Home1842 Edition

ARANJUEZ

Volume 3 · 277 words · 1842 Edition

a town of Spain, about 20 miles from Madrid. It is situated on the banks of the Tagus, a little below the junction of the rivers Xarama, Manzanares, and Tajma with that stream. The town is small, but well built, and the principal street, the *Calle Reyna*, is one of the most beautiful in Spain. Near this town is one of the royal residences. The palace has been built and ornamented with most profuse expense by several successive monarchs. The expenditure on this place is estimated to have amounted to more than L500,000 sterling between the years 1763 and 1776. The gardens were much improved by Wall, the extravagant minister of the grandfather of the present king.
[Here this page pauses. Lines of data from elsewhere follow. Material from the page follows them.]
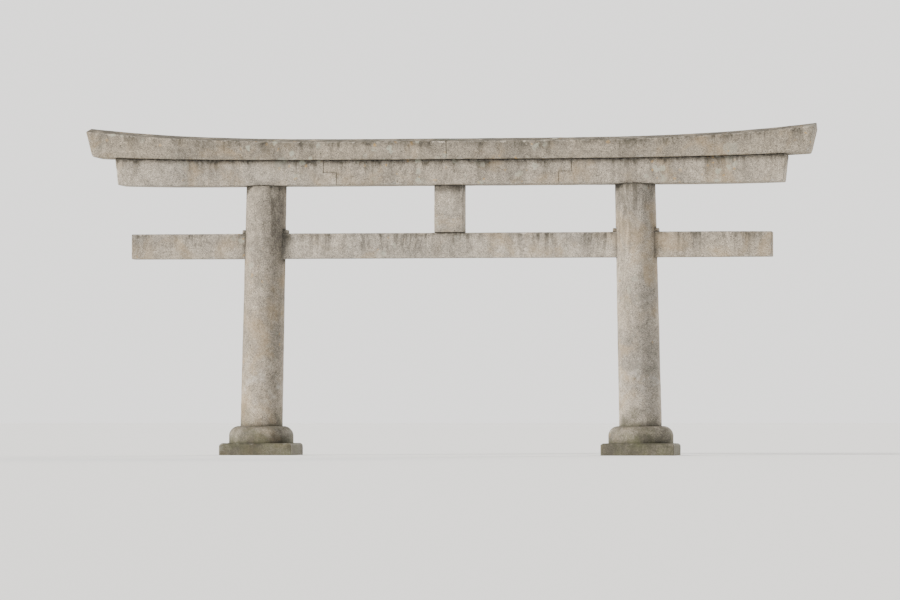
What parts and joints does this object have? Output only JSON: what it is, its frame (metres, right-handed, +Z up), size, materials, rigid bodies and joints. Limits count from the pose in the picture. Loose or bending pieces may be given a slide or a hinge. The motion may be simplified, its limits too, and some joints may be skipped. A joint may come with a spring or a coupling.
{
  "type": "torii gate",
  "caption": "Stone torii gate: two leaning round pillars on collared plinths, a wedged tie beam, a centre strut and two stacked lintels with swept-up ends.",
  "frame": {"origin": "on the ground, midway between the two pillars", "axes": "+X along the lintels to the right as seen from the front, +Y from front to back, +Z up"},
  "size_m": [9, 0.9, 4.0411],
  "materials": {
    "dressed_stone": "bush-hammered pale grey granite, weathered by sea spray",
    "base_stone": "rougher grey granite, darkened by damp",
    "wedge_stone": "split grey granite",
    "key_bronze": "green-brown patina"
  },
  "bodies": {
    "root": {"left_plinth": "base_stone", "right_plinth": "base_stone", "left_collar_front": "base_stone", "left_collar_back": "base_stone", "right_collar_front": "base_stone", "right_collar_back": "base_stone", "left_pillar": "dressed_stone", "right_pillar": "dressed_stone", "tie_beam_left": "dressed_stone", "tie_beam_middle": "dressed_stone", "tie_beam_right": "dressed_stone", "left_outer_wedge": "wedge_stone", "left_inner_wedge": "wedge_stone", "right_inner_wedge": "wedge_stone", "right_outer_wedge": "wedge_stone", "centre_strut": "dressed_stone", "second_lintel_left": "dressed_stone", "second_lintel_middle": "dressed_stone", "second_lintel_right": "dressed_stone", "top_lintel_left": "dressed_stone", "top_lintel_right": "dressed_stone", "front_lintel_key": "key_bronze", "back_lintel_key": "key_bronze"}
  },
  "joints": []
}
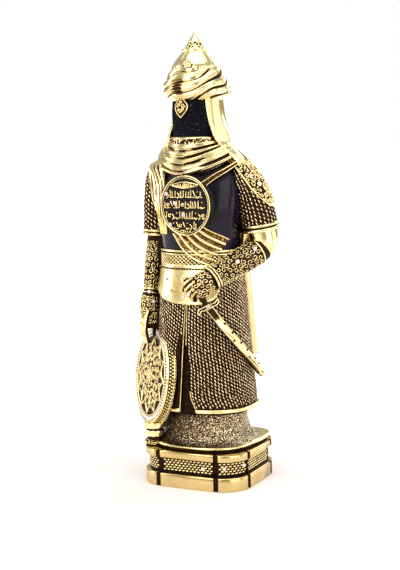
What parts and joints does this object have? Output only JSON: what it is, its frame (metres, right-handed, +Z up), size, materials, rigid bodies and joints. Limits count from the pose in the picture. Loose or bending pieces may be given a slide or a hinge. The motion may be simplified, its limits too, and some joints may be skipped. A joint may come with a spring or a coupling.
{
  "type": "armored soldier figurine",
  "caption": "Standing gilt figurine of a veiled armoured soldier with turban helmet, mail coat, sheathed sword, round shield and cape, on a two-tier plinth set with small glass stones.",
  "frame": {"origin": "middle of the plinth's underside", "axes": "+Z up through the figure, -Y the way it faces, +X its left, the sword's side"},
  "size_m": [0.1113, 0.0765, 0.3],
  "materials": {
    "gilt_casting": "polished gold plating with dark patina in the hollows and glossy blue-black enamel on the cuirass and veil",
    "gilt_plinth": "polished gold plating, dark patina in the frieze and notches",
    "glass_stone": "faceted, foil-backed"
  },
  "bodies": {
    "root": {"figure": "gilt_casting", "plinth": "gilt_plinth", "stone_disc_1": "glass_stone", "stone_disc_2": "glass_stone", "stone_disc_3": "glass_stone", "stone_disc_4": "glass_stone", "stone_apron_1": "glass_stone", "stone_apron_2": "glass_stone", "stone_apron_3": "glass_stone", "stone_left_hand_1": "glass_stone", "stone_left_hand_2": "glass_stone", "stone_guard": "glass_stone", "stone_vambrace_1": "glass_stone", "stone_vambrace_2": "glass_stone", "stone_pauldron_1": "glass_stone", "stone_pauldron_2": "glass_stone", "stone_right_hand_1": "glass_stone", "stone_right_hand_2": "glass_stone", "stone_frieze_1": "glass_stone", "stone_frieze_2": "glass_stone", "stone_frieze_3": "glass_stone"}
  },
  "joints": []
}
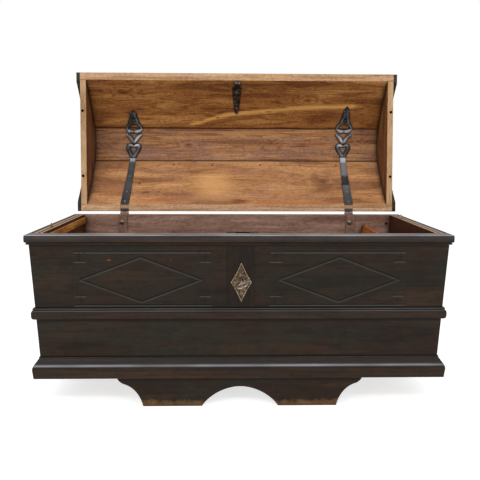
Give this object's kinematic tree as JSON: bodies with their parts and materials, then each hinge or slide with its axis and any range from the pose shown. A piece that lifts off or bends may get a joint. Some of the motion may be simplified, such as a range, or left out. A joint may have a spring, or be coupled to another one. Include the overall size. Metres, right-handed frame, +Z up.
{
  "type": "coffer chest",
  "caption": "Wooden coffer chest on shaped feet with mouldings, carved front panels, a vaulted hinged lid on pierced strap hinges, a till, and a lock with its key.",
  "frame": {"origin": "on the floor, under the middle of the bounding box of the chest with its lid open", "axes": "+X to the right along the front, +Y from the front to the back, +Z up"},
  "size_m": [1.6, 1.054, 1.3665],
  "materials": {
    "carved_front": "dark stained and waxed, carved lines",
    "outer_wood": "dark stained and waxed",
    "moulding_wood": "dark stained and waxed, rubbed on the edges",
    "inner_wood": "bare and dry",
    "till_wood": "bare, warm brown",
    "peg_wood": "bare and rubbed",
    "hinge_iron": "hammered, grey",
    "nail_iron": "rubbed bright",
    "lock_iron": "black, worn smooth",
    "key_iron": "dark, worn smooth",
    "plate_brass": "dull, aged",
    "lid_wood": "bare, oiled",
    "lid_end_wood": "bare, dark brown"
  },
  "bodies": {
    "carcase": {"front_board_upper": "carved_front", "front_board_lower": "outer_wood", "centre_stile": "outer_wood", "foot_front": "outer_wood", "foot_back": "outer_wood", "end_board_left_upper": "outer_wood", "end_board_left_lower": "outer_wood", "end_board_right_upper": "outer_wood", "end_board_right_lower": "outer_wood", "top_moulding_front": "moulding_wood", "top_moulding_left": "moulding_wood", "top_moulding_right": "moulding_wood", "mid_moulding_front": "moulding_wood", "mid_moulding_left": "moulding_wood", "mid_moulding_right": "moulding_wood", "plinth_front": "moulding_wood", "plinth_left": "moulding_wood", "plinth_right": "moulding_wood", "back_board_upper": "inner_wood", "back_board_lower": "inner_wood", "bottom_board_1": "inner_wood", "bottom_board_2": "inner_wood", "bottom_board_3": "inner_wood", "foot_rail_left": "inner_wood", "foot_rail_right": "inner_wood", "hand_rail_left": "till_wood", "till_side": "till_wood", "till_bottom": "till_wood", "rim_peg_left": "peg_wood", "rim_peg_right": "peg_wood", "hinge_leaf_left": "hinge_iron", "hinge_leaf_right": "hinge_iron", "hinge_bolt_left": "hinge_iron", "hinge_bolt_right": "hinge_iron", "hinge_pin_left": "hinge_iron", "hinge_pin_right": "hinge_iron", "lock_plate_nail_top": "nail_iron", "lock_plate_nail_bottom": "nail_iron", "lock_case": "lock_iron", "lock_plate": "plate_brass"},
    "lid": {"lid_plank_back": "lid_wood", "lid_plank_middle": "lid_wood", "lid_plank_front": "lid_wood", "lid_end_left": "lid_end_wood", "lid_end_right": "lid_end_wood", "hinge_strap_left": "hinge_iron", "hinge_strap_right": "hinge_iron", "catch_plate": "hinge_iron", "catch_nail_1": "nail_iron", "catch_nail_2": "nail_iron", "strap_nail_left_1": "nail_iron", "strap_nail_left_2": "nail_iron", "strap_nail_left_3": "nail_iron", "strap_nail_right_1": "nail_iron", "strap_nail_right_2": "nail_iron", "strap_nail_right_3": "nail_iron"},
    "key": {"key": "key_iron"},
    "bolt": {"lock_bolt": "lock_iron"}
  },
  "joints": [
    {"name": "lid_hinge", "type": "hinge", "parent": "carcase", "child": "lid", "pos_m": [0, 0.26617, 0.6849], "axis": [1, 0, 0], "range_deg": [0, 96.7]},
    {"name": "key_turn", "type": "hinge", "parent": "carcase", "child": "key", "pos_m": [0.003, -0.43703, 0.512], "axis": [0, 1, 0], "range_deg": [-70, 110]},
    {"name": "bolt_slide", "type": "slide", "parent": "carcase", "child": "bolt", "axis": [1, 0, 0], "range_m": [-0.01167, 0.01833]}
  ],
  "couplings": [
    {"joint": "key_turn", "follows": "bolt_slide", "rad_per_m": 104.72}
  ]
}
Having the advantage of the Tagus and several tributary rivulets, their waters have been employed in forming fountains and cascades among the various beautiful retreats which the woods afford. The buildings are both spacious and magnificent; and the apartments are, or rather, before the French plunderers visited it, were, adorned with some exquisite paintings from the pencil of Titian and Mengs. When this place was first appropriated as a royal residence, Charles III. was principally induced to occupy it for the sake of the game which abounds, to the pursuit of which he was excessively addicted. The injury done to the occupiers of the land in the vicinity of Aranjuez by the parties of the royal establishment was such, that the compensations which the king made to them for the damages sustained amounted in some years to the enormous sum of L70,000 sterling. The town contains, when the court is at Aranjuez, about 10,000 inhabitants. Lat. 40. 1. 54. N.